Hope you enjoyed the contest!
Text editorials will be published soon. I've created video editorials for all problems, except for problem M — Alternating Sum).
A - XO-OR
Code
// In the name of Allah.
#include <bits/stdc++.h>
using namespace std;
typedef long long ll;
const int MAX_N = 1e3 + 14, B = 60;
int main() {
ios::sync_with_stdio(false);
cin.tie(nullptr);
int t;
cin >> t;
while (t--) {
ll x, y;
cin >> x >> y;
if (y > x) {
cout << "-1\n";
continue;
}
bool seen = false;
for (int i = B - 1; i >= 0; --i) {
if ((x >> i & 1) > (y >> i & 1))
seen = true;
if (seen && (x >> i & 1) == 0) {
x ^= (1ll << i + 1);
x |= (1ll << i + 1) - 1;
break;
}
}
if (popcount((unsigned long long) x) == 1)
cout << (1ll << popcount((unsigned long long) x)) - (y == 0) << '\n';
else
cout << (1ll << popcount((unsigned long long) x)) - (y != 0) << '\n';
}
}
B - Birthdays
Code
// In the name of Allah.
#include <bits/stdc++.h>
using namespace std;
typedef long long ll;
const int MAX_N = 1e6 + 1, MAX_P = MAX_N * 2;
int mark[MAX_N], mat[MAX_N][2], is_prime[MAX_P], par[MAX_N];
vector<int> g[MAX_N], cer_prefix[MAX_N], cer_suffix[MAX_N];
bool dfs(int v) {
if (mark[v])
return 0;
mark[v] = 1;
for (auto u : g[v])
if (mat[u][1] == -1 || dfs(mat[u][1]))
return mat[v][0] = u, mat[u][1] = v, 1;
return 0;
}
int maximum_matching(int l, int n) {
fill(mat[l], mat[n + 1], -1);
bool br = 0;
int ans = 0;
while (br ^= 1) {
fill(mark + l, mark + n + 1, false);
for (int i = l; i <= n; i++)
if (mat[i][0] == -1 && dfs(i))
ans++, br = 0;
}
return ans;
}
void print(int n) {
if (n == 0)
return;
if (n == 1) {
cout << "1 ";
return;
}
if (par[n] == -1) {
for (int i = n; i >= 1; i--) {
if (i % 2 == 1) {
for (int j = i + 1; j <= n; j += 2)
if (is_prime[i + j])
g[i].push_back(j);
}
else
for (int j = i + 1; j <= n; j += 2)
if (is_prime[i + j])
g[j].push_back(i);
if (i % 2 != n % 2 && maximum_matching(i, n) == (n - i) / 2 + 1) {
for (int j = i; j <= n; ++j) {
if (j % 2) {
cer_prefix[n].push_back(j);
cer_suffix[n].push_back(mat[j][0]);
}
g[j].clear();
}
ranges::reverse(cer_suffix[n]);
par[n] = i - 1;
break;
}
}
}
for (auto x : cer_prefix[n])
cout << x << ' ';
print(par[n]);
for (auto x : cer_suffix[n])
cout << x << ' ';
}
int main() {
ios::sync_with_stdio(false);
cin.tie(nullptr);
fill_n(is_prime, MAX_P, true);
for (int p = 2; p * p < MAX_P; ++p)
for (int i = p * p; i < MAX_P; i += p)
is_prime[i] = false;
fill_n(par, MAX_N, -1);
int t;
cin >> t;
while (t--) {
int n;
cin >> n;
print(n);
cout << '\n';
}
}
My solution is an overkill.
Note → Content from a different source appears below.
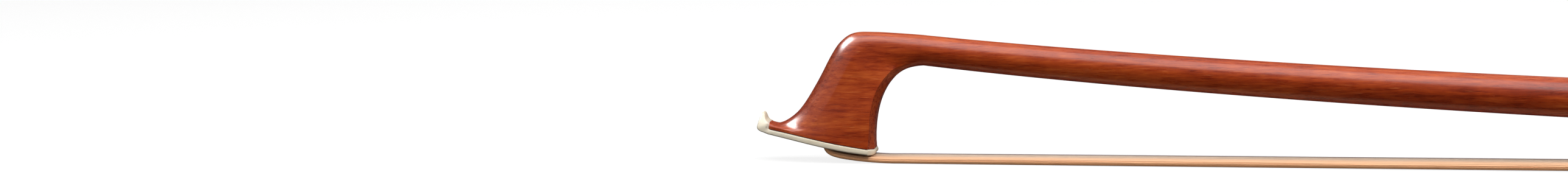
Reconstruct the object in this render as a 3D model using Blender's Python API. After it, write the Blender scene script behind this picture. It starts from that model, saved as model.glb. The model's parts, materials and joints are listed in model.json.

Checkout the following code from Seal Breakers.
Code
#include <bits/stdc++.h>
using namespace std;
#define ll long long
bool prime(ll n){
for(int i=2; i*i<=n; i++){
if(n%i==0) return false;
}
return true;
}
void f(ll n){
if(n==1) cout<<1<<" ";
if(n!=0){
ll i=1, a=1;
if(n%2!=0) i=2;
for(; i<=n; i++){
if(prime(n+i)){
a=i;
break;
}
}
for(;i<(n+a-i); i++) cout<<i<<" ";
f(a-1);
for(; i<=n; i++) cout<<i<<" ";
}
}
int main()
{
ios::sync_with_stdio(false);
cin.tie(NULL);
ll t;
cin>>t;
while(t--){
ll n;
cin>>n;
f(n);
cout<<endl;
}
}
C - Harmonic Grids
Code
// In the name of Allah.
#include <bits/stdc++.h>
using namespace std;
typedef long long ll;
const int MOD = 1e9 + 7;
struct ModInt {
int x;
bool operator==(const ModInt& rhs) const {
return x == rhs.x;
}
bool operator!=(const ModInt& rhs) const {
return !(rhs == *this);
}
ModInt(ll x = 0) : x(((x % MOD) + MOD) % MOD) {
}
friend ModInt operator+(const ModInt& l, const ModInt& r) {
return l.x + r.x;
}
ModInt& operator+=(const ModInt& o) {
return *this = *this + o;
}
friend ModInt operator-(const ModInt& l, const ModInt& r) {
return l.x - r.x;
}
ModInt operator-() const {
return -x;
}
ModInt& operator-=(const ModInt& o) {
return *this = *this - o;
}
friend ModInt operator*(const ModInt& l, const ModInt& r) {
return (ll)l.x * r.x;
}
ModInt& operator*=(const ModInt& o) {
return *this = *this * o;
}
ModInt pow(ll b) const {
ModInt ans = 1;
ModInt a = *this;
for (; b; b >>= 1, a = a * a)
if (b & 1)
ans *= a;
return ans;
}
ModInt rev() const {
return pow(MOD - 2);
}
friend ModInt operator/(const ModInt& l, const ModInt& r) {
return l * r.rev();
}
ModInt& operator/=(const ModInt& o) {
return *this = *this / o;
}
friend ostream& operator<<(ostream& os, const ModInt& anInt) {
os << anInt.x;
return os;
}
};
const int MAX_N = 2e2 + 14, D = 10;
int n, k;
ModInt cache[2][D][D][D][D][2 * D], zero, one = 1;
ModInt dp(int n, int last, int max_streak, int streak_l, int streak_r);
ModInt& dp(int n, int last, int l, int r, int max_streak, int streak) {
if (last < 0 || last >= D)
return zero;
if (n == 1)
return streak == 0 && l <= last && last <= r ? one : zero;
return cache[n & 1][last][l][r][max_streak][streak + D];
}
ModInt dp(int n, int last, int l, int r, int max_streak, int streak_l, int streak_r) {
ModInt ans = 0;
for (int s = streak_l; s <= streak_r; ++s)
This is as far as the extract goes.